When Snapple entered the beverages market in the late 1980s, it avoided putting preservatives, which were then commonly found in some similar beverages, in its teas and juice drinks. Snapple was able to do so by using a “hot-fill” process, which uses high-temperature heat pasteurization to preserve products immediately before bottling. Snapple also used 16-ounce glass bottles instead of aluminum cans or plastic. Hence the term on their label “All Natural.”
From their inception, Snapple’s beverages were sweetened with high fructose corn syrup. HFCS is made from corn ( a natural product last time we checked), and its primary constituents are glucose and fructose, the sugars that comprise table sugar and honey (which also sound pretty natural). It is undisputed that Snapple disclosed the inclusion of HFCS in the ingredient list that appears on the label of every bottle of Snapple that was labeled “All Natural.”
Readers may recall from our previous post, that here plaintiffs sued seeking to represent a nationwide class of consumers who made purchases between 2001 and 2009 in New York of Snapple beverages labeled “all natural” and which contained high fructose corn syrup. The plaintiffs alleged they paid a premium for the company’s drinks as a result of the all natural claim.
Judge Cote denied the plaintiffs’ motion for class certification last year, finding that plaintiffs had not proposed a suitable methodology for establishing the critical elements of causation and injury on a class-wide basis. Without a reliable methodology, plaintiffs had not shown that they could prove at trial, using common evidence, that putative class members in fact paid a premium for the beverage. Because individualized inquiries as to causation, injury, and damages for each of the millions of putative class members would predominate over any issues of law or fact common to the class, plaintiffs’ claim could not be certified under Rule 23(b)(3).
Snapple then moved for summary judgment on the two named plaintiffs’ individual claims
under New York’s consumer protection laws, as well as claims of unjust enrichment and breach of express warranty.

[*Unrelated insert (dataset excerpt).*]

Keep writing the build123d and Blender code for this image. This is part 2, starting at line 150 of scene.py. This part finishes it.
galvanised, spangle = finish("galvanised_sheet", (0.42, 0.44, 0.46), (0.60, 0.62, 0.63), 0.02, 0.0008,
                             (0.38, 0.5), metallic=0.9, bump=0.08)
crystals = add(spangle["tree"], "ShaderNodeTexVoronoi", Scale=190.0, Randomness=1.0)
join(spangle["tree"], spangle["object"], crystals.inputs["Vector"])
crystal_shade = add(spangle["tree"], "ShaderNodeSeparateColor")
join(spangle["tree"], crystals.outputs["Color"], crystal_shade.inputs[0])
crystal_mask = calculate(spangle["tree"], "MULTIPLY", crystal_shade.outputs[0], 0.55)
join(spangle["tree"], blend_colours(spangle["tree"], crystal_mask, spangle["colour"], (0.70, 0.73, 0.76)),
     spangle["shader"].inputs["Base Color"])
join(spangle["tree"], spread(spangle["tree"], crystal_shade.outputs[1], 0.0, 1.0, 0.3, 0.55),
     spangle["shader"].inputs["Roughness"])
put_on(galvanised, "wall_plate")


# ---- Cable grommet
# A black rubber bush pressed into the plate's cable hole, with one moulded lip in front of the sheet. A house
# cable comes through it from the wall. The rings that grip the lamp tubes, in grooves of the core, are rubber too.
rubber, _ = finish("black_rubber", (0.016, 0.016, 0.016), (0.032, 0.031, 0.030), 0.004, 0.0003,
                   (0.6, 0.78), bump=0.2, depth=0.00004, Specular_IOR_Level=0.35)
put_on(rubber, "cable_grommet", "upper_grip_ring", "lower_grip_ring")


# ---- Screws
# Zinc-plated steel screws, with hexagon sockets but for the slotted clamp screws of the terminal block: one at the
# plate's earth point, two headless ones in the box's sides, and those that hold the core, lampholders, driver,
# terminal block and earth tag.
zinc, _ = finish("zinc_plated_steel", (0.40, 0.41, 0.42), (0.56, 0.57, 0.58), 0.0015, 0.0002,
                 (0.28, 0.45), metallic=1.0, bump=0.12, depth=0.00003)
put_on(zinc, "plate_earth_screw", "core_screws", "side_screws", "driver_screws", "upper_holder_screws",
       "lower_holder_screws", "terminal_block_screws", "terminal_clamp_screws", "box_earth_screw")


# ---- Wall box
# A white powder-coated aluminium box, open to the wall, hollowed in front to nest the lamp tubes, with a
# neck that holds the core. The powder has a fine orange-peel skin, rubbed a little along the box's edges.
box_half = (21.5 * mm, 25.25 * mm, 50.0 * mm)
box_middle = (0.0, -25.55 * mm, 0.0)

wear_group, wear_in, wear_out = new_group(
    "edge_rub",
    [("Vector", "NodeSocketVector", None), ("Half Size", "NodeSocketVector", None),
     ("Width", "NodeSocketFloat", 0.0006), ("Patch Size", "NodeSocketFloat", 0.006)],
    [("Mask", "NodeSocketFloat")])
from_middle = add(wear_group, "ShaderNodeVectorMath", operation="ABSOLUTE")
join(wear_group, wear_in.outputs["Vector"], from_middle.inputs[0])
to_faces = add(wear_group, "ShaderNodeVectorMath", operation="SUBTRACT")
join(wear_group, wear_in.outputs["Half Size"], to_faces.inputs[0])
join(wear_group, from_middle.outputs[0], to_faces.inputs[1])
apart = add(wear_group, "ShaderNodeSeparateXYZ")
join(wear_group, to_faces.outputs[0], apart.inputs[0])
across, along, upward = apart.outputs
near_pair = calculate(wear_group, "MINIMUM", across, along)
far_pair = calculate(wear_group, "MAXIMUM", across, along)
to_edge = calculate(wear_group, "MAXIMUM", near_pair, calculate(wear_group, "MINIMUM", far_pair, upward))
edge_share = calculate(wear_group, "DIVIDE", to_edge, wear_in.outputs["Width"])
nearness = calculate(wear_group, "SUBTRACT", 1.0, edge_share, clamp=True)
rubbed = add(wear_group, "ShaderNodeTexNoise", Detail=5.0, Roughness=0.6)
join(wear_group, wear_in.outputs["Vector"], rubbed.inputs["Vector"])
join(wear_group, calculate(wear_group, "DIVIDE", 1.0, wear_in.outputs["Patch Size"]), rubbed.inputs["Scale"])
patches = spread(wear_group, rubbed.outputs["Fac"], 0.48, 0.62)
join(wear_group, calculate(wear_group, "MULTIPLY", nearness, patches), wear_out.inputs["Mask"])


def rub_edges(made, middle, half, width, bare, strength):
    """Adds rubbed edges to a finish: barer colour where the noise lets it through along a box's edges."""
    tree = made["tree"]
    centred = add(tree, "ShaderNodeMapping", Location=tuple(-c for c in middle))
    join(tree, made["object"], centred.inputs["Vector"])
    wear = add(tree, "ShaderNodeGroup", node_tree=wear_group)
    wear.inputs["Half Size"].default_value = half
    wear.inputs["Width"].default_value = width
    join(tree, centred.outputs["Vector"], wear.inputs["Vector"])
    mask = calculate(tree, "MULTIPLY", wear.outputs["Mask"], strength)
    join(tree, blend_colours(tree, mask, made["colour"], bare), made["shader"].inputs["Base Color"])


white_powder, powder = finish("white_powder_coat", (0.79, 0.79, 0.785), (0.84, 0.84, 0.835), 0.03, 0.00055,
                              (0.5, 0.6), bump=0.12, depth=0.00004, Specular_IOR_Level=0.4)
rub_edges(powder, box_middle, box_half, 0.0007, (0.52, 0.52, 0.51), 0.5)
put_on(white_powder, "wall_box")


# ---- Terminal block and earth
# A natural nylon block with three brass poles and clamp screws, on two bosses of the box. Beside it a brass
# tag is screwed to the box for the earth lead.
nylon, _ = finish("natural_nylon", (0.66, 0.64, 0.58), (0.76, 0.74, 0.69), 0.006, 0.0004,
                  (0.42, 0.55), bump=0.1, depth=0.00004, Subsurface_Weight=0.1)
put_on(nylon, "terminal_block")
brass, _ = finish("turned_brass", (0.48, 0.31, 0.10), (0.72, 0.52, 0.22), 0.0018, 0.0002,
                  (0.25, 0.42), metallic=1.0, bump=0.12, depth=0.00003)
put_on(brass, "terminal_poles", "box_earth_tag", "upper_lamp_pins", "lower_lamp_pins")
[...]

Jurisdiction was predicated on CAFA, so a preliminary issue was whether the court retained jurisdiction after the denial of class certification. The statute does not speak directly to
the issue of whether class certification is a prerequisite to federal jurisdiction, and the Second Circuit has not addressed the issue. The circuits that have considered the issue, however, have uniformly concluded that federal jurisdiction under CAFA does not depend on class certification. See Cunningham Charter Corp. v. Learjet, Inc., 592 F.3d 805, 806 (7th Cir. 2010); United Steel, Paper & Forestry, Rubber, Mfg., Energy, Allied Indus. & Serv. Workers Int’l Union, AFL-CIO, CLC
v. Shell Oil Co., 602 F.3d 1087, 1092 (9th Cir. 2010); Vega v. T-Mobile USA, Inc., 564 F.3d 1256, 1268 n.12 (11th Cir. 2009).

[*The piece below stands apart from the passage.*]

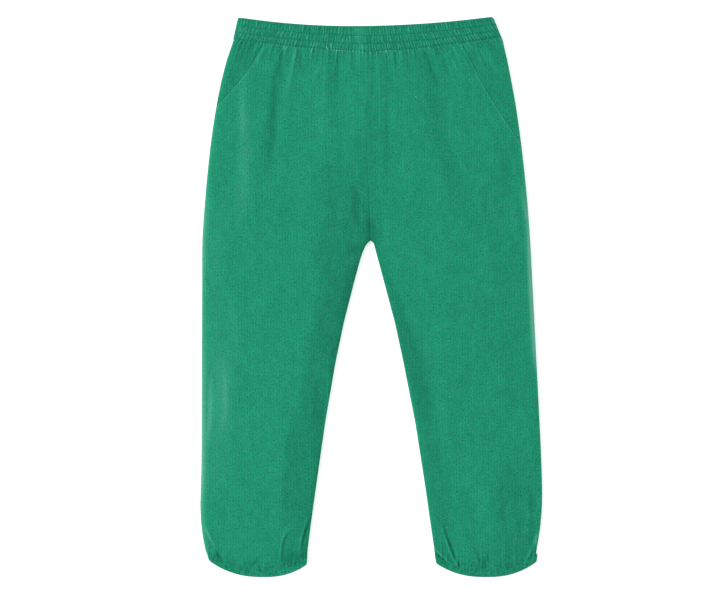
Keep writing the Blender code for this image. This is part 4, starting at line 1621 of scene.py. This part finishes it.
@dataclass(frozen=True)
class BackPanel:
    """Back of one leg and hip: flat where it rests, turned up along the side and the inner leg.

    Attributes:
        side: Side of the trousers.
        middle_columns: Number of even columns between the turned edges.
        turn_columns: Number of columns round each turned edge.
        flat: Width and length of the cut, in metres. Not used.
        area: Area of the cut, in square metres. Not used.
    """

    side: Side
    middle_columns: int = 70
    turn_columns: int = 8
    flat: tuple[float, float] = (0.155, 0.445)
    area: float = 0.0520

    def build(self, wardrobe: Wardrobe) -> bpy.types.Object:
        """Build and dress the panel.

        Args:
            wardrobe: Finishes.

        Returns:
            The finished piece.
        """
        angle = np.radians(np.linspace(0.0, 90.0, self.turn_columns))
        inwards = np.concatenate(([0.0], BACK_TURN * (1.0 - np.cos(angle))))
        heights = np.concatenate(([SEAM_LEVEL], BACK_ROUND * (1.0 - np.sin(angle))))
        levels = stepped((TOP_LEVEL, 190.0, 52.0, 40.0, -196.0, LOW_LEVEL), (1.5, 4.0, 0.9, 4.0, 1.5))
        levels = np.sort(np.concatenate((levels, [CROTCH_Y, CROTCH_Y - 0.02])))[::-1]
        y = np.repeat(levels[:, None], 2, axis=1)
        width = np.abs(side_x(self.side, y) - inner_x(self.side, y))[:, :1]
        near = inwards[None, :] / width
        middle = np.linspace(0.0, 1.0, self.middle_columns + 1)[1:-1]
        middle = near[:, -1:] + (1.0 - 2.0 * near[:, -1:]) * middle
        shares = np.concatenate((near, middle, 1.0 - near[:, ::-1]), axis=1)
        x, y = panel_plan(self.side, levels, shares, side_x)
        turned = len(inwards)
        z = np.zeros_like(x)
        z[:, -turned:] = heights[::-1]
        turned_share = fade(y[:, :turned], CROTCH_Y + CROTCH_TURN[0], CROTCH_Y - CROTCH_TURN[1])
        z[:, :turned] = heights * turned_share
        spread = np.linspace(0.0, BACK_TURN, turned) - inwards
        x[:, :turned] += self.side.outwards * spread * (1.0 - turned_share)
        points = np.stack((x, y, z), axis=-1)
        grid = ClothGrid(points, points[..., :2], np.zeros_like(z), flipped=self.side is Side.RIGHT)
        piece = given_wall(grid.object(f"back_{self.side.value}_cloth", wardrobe.cloth), CLOTH)
        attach(piece, BODY)
        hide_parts(f"back_{self.side.value}")
        return piece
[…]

The court granted the motion, finding that the named plaintiffs had failed to show that they were injured as a result of Snapple’s labeling. According to Snapple, because the plaintiffs had not offered evidence showing either the price they paid for Snapple or the prices charged by competitors for comparable beverages, they could not demonstrate that they paid a premium for the “All Natural” Snapple product and thus could not show harm stemming from the allegedly misleading label. Neither of the plaintiffs had any record of his purchases of Snapple. Their most recent purchases were made in 2005 and 2007, or 3 to 5 years before their deposition testimony was taken. Not surprisingly, they had only vague recollections of the locations, dates, and prices of their purchases of Snapple. Besides being unable to establish the actual price they paid for the Snapple products at issue here, the plaintiffs have offered no other evidence from which to
calculate the premium they paid for Snapple. The court agreed that plaintiffs failed to prove that they paid more for Snapple’s products than they would have for comparable beverages.

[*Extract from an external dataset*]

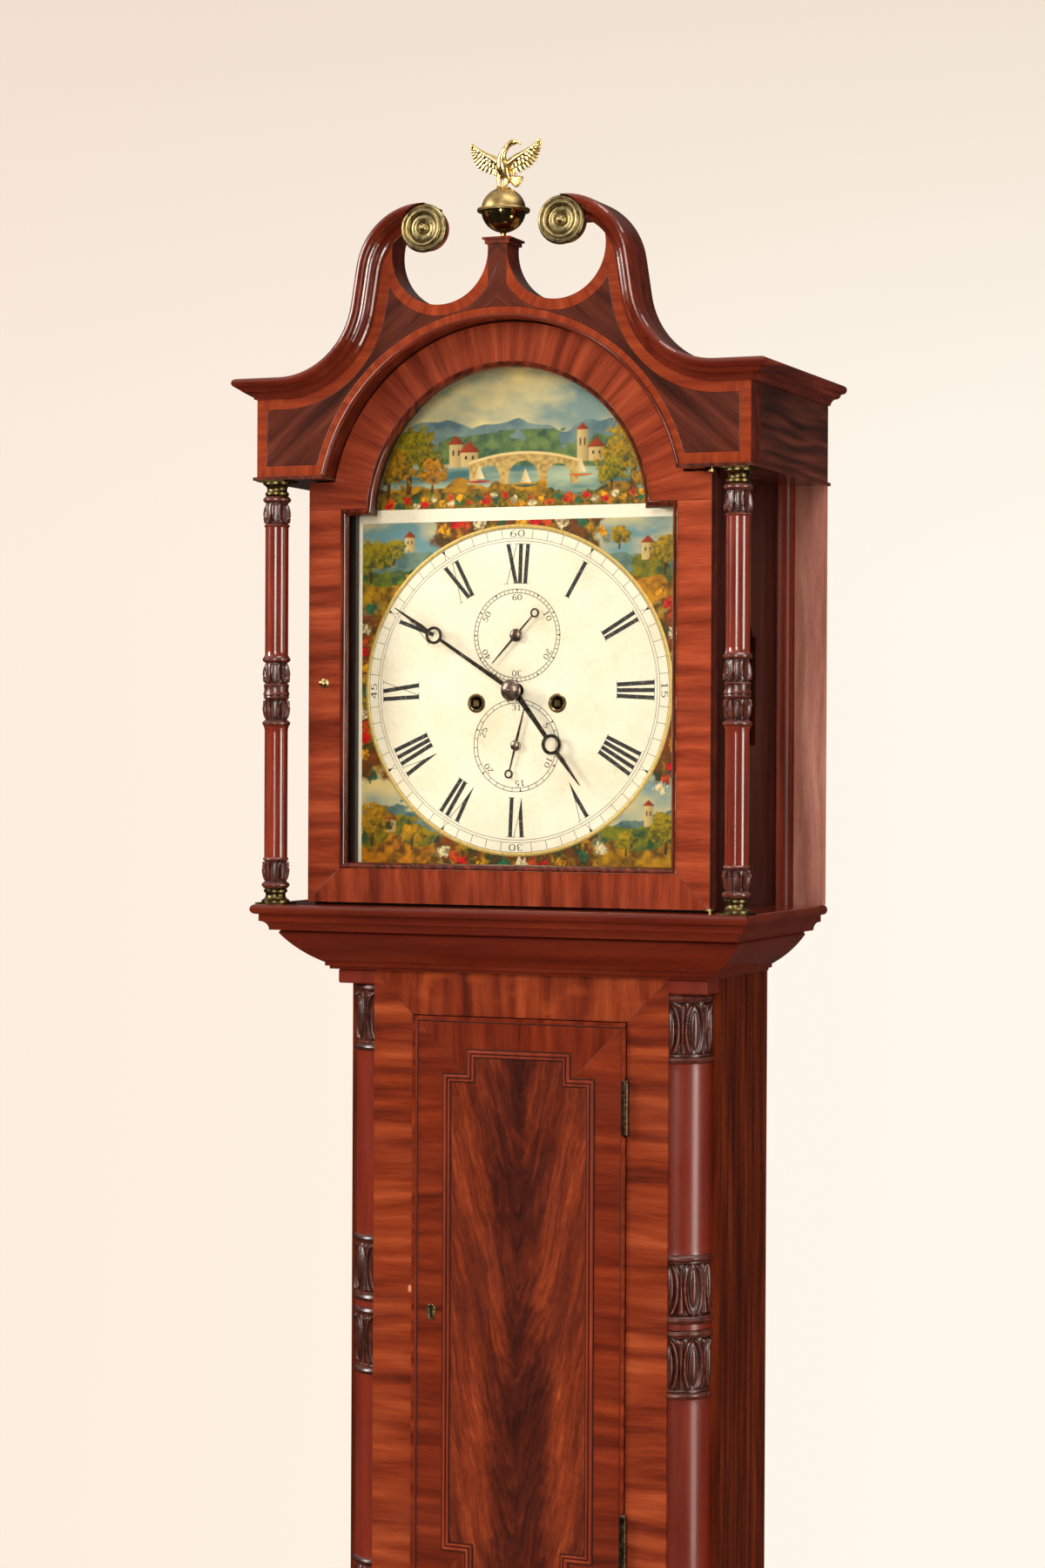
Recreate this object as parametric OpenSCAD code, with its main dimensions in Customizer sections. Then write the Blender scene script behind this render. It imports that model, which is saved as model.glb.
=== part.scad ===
// Eight-day longcase clock with an arched painted dial and a swan-neck hood.
// Origin on the floor at the middle of the whole footprint, +Z up, dial facing -Y.

/* [Overall] */
// Height of the dial's centre above the floor
dial_z = 1500; // [1470:1:1560]
// Depth of the whole clock, from cornice nose to backboard
depth = 258.6; // [250:0.1:280]
// Half width of the frieze
frieze_half = 250; // [246:0.5:262]
// How far the cornice stands out from the frieze
cornice_out = 19; // [16:0.5:22]

/* [Dial and hands] */
// Radius of the gold ring round the chapter ring
gold_ring_r = 158; // [150:0.5:160]
// Half width of the dial plate
dial_half = 166; // [163:0.5:168]
// Drop from the dial's centre to its bottom edge
dial_drop = 172; // [169:0.5:174]
// Radius of the dial's arch
dial_arch_r = 147; // [145:0.5:149]
// Height of the arch's centre above the dial's centre
arch_up = 165; // [160:0.5:167]
// Thickness of the iron dial plate
dial_t = 1.6; // [1.2:0.1:2]
// Distance of the winding squares from the centre line
winding_x = 41.65; // [40.5:0.05:43]
// Drop of the winding squares below the centre
winding_drop = 12; // [11:0.25:13]
// Height of the seconds arbor above the centre
seconds_up = 52.5; // [51.5:0.1:53]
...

As for the breach of expressed warranty claim, an injured party is entitled to the benefit of its bargain, measured as the difference between the value of the product as warranted by the manufacturer and its true value at the time of the transaction. Because the plaintiffs
had not demonstrated that they purchased Snapple’s drinks in reliance on the “all natural”
label, they could not show any such difference in value.